A lot of people feel sorry for Larry Fitzgerald, but let’s face it, if you’ve ever played in a Super Bowl, you’re disqualified (I don’t care HOW terrible his quarterbacks have been since Kurt Warner retired). So, forget about him, and start getting a huge sad sack boner over Steven Jackson. Nine years in the league to date, all with St. Louis. In his first season (2004), the Rams made the playoffs (remember the game where they beat the Seahawks in the Wild Card round?) and won a single game before losing the following week. At that time, Jackson was sharing the load with the legendary Marshall Faulk, so he didn’t even get a full allotment of carries in his lone post-season appearance!
In a real oddity, the Rams for Jackson’s entire career (including 2004) have never had a winning record. At best, they’ve been 8-8 (twice); at worst, they’ve been 1-15 (once) and 2-14 (twice). His total record in the NFL is 44-99-1. His stats to date are: 10,135 yards, 56 touchdowns, 407 receptions, 3,324 receiving yards, 8 receiving touchdowns, in 131 total games. My hunch: we’re talking about a guy who will be in the Hall of Fame one day. And it’s only now, as he’s signed with the Atlanta Falcons, where he will finally get a real taste of the post-season life. Even then, nothing is guaranteed in the NFL. I generally dislike the teams in Seattle’s division and the players on those teams, but Steven Jackson is one of the good ones. If it weren’t a foregone conclusion that the Seahawks are going all the way this year, I’d root like crazy for Jackson and the Falcons.
Next on my list of the parade of the damned, we’ve got probably my favorite running back of all time: Barry Sanders. Ye GODS, was he spectacular! Hands down, probably my favorite player to watch play the game of football. He lasted 10 years, all with Detroit, before retiring at an age where he probably – if he wanted to – could have continued his career. I mean, in his final season, he ran for 1,491 yards! In his next-to-last season, he ran for over 2,000 yards! If that’s not a guy who’s still in the prime of his life, I don’t know what to tell you.
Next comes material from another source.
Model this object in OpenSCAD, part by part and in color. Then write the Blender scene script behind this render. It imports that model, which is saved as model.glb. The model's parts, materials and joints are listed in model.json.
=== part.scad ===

The Detroit Lions, in his time, were consistently mediocre. 78-82. Yes, they made the playoffs in five of his ten seasons, but they were never really CONTENDERS. And, not for nothing, but the Lions’ playoff record in his tenure was 1-5; yes, they lost their first game 4 out of the 5 times his Lions made the playoffs. Remember these names: Rodney Peete, Dave Krieg, Scott Mitchell, Charlie Batch. These are just a few of the quarterbacks who did little more than hand the ball off to Sanders and watch him try to carry the team into the playoffs.
OK, one more player before I finish for the day and continue this post later. O.J. Simpson. He IS a Hall of Famer! He played in 11 seasons throughout the late 60s and all of the 70s, 9 of them in Buffalo before finishing his career in San Francisco (before they were SAN FRANCISCO). In that time, Simpson played in exactly one playoff game, in 1974, against the Steelers, where they lost 32-14. He ran it 15 times for 49 yards with another 3 receptions for 37 yards and a touchdown. Those are the entirety of his playoff numbers. Little did the world know then just what kind of an asshole he would become, but at the time of his retirement, I suppose you had to feel sorry for the guy.